As municipalities face mounting financial pressure and rising demand for Free Basic Services, Munsoft is calling for stronger governance of indigent registers to ensure municipal support reaches households that genuinely qualify while protecting the long-term sustainability of local government finances.

“Every rand wrongly allocated to an ineligible household is a rand taken away from a family that genuinely needs support,” says Nicholas Maweni, CEO of Munsoft.

“Indigent management is no longer simply a back-office administrative function. It is a frontline governance tool that plays a critical role in protecting both vulnerable communities and municipal finances.”

According to Munsoft, weak verification processes, outdated beneficiary records, duplicate registrations, false income declarations and unreported changes in household circumstances continue to undermine the effectiveness of indigent support programmes.

These weaknesses contribute to avoidable revenue leakage, place additional pressure on already constrained municipal budgets and reduce the resources available to households that rely on municipal assistance.

Through Free Basic Services, municipalities provide qualifying households with access to essential services including water, sanitation, electricity and refuse removal. Munsoft says these programmes rely on indigent registers that are accurate, regularly verified and aligned with municipal policy to ensure support reaches those who need it most.

Maweni says municipalities need to move beyond treating indigent registration as a once-off administrative exercise. “Trust must be supported by verification,” he says.

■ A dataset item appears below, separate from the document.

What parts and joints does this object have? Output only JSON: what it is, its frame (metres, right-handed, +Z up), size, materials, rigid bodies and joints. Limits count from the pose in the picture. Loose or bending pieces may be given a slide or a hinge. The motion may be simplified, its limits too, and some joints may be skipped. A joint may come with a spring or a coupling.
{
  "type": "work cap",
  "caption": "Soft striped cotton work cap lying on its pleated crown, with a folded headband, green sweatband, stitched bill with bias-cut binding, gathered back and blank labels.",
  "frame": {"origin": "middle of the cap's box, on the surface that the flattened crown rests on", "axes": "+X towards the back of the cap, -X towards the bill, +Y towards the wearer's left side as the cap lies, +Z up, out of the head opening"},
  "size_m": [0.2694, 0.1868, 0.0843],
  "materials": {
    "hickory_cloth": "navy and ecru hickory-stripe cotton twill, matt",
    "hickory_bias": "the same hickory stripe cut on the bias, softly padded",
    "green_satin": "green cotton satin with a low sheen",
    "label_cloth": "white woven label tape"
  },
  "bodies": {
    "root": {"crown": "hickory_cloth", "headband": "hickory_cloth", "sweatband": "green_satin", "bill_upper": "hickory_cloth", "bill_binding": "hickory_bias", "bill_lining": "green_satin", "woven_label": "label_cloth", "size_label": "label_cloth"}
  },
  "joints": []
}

“Approval should never be viewed as the end of the process. Municipalities should continuously review indigent status, verify beneficiary information and monitor consumption in line with their own policies to ensure support reaches the households it was intended to serve.”

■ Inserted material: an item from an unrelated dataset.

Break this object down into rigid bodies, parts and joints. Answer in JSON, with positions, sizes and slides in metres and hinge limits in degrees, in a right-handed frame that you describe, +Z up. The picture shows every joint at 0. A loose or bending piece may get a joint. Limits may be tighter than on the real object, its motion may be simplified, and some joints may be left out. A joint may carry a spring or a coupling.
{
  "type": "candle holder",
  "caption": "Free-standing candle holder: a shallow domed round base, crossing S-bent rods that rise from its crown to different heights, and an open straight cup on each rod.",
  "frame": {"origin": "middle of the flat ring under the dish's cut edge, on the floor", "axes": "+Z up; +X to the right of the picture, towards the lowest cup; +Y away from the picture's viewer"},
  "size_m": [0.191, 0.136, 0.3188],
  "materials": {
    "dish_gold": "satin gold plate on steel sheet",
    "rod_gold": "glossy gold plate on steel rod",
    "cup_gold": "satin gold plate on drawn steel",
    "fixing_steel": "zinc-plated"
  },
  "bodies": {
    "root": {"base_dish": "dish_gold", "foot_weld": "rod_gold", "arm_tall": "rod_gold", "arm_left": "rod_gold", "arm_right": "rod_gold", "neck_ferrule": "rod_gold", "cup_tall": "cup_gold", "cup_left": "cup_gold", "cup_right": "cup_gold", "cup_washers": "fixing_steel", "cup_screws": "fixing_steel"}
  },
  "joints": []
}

Without ongoing verification, municipalities risk maintaining outdated records, continuing to subsidise households that no longer meet policy requirements and weakening the integrity of one of local government’s most important social protection programmes. At the same time, genuine beneficiaries may not receive the level of support intended through Free Basic Services.

Maweni believes strengthening indigent register governance is essential to protecting both municipal finances and public confidence.

“Protecting vulnerable households and protecting municipal finances are not competing priorities. Strong indigent management ensures limited public resources are directed where they are needed most, strengthens public trust and supports sustainable service delivery.”

As municipalities work to balance increasing service delivery demands with constrained financial resources, Munsoft believes strengthening the integrity of indigent registers should be treated as a governance priority rather than simply an administrative exercise.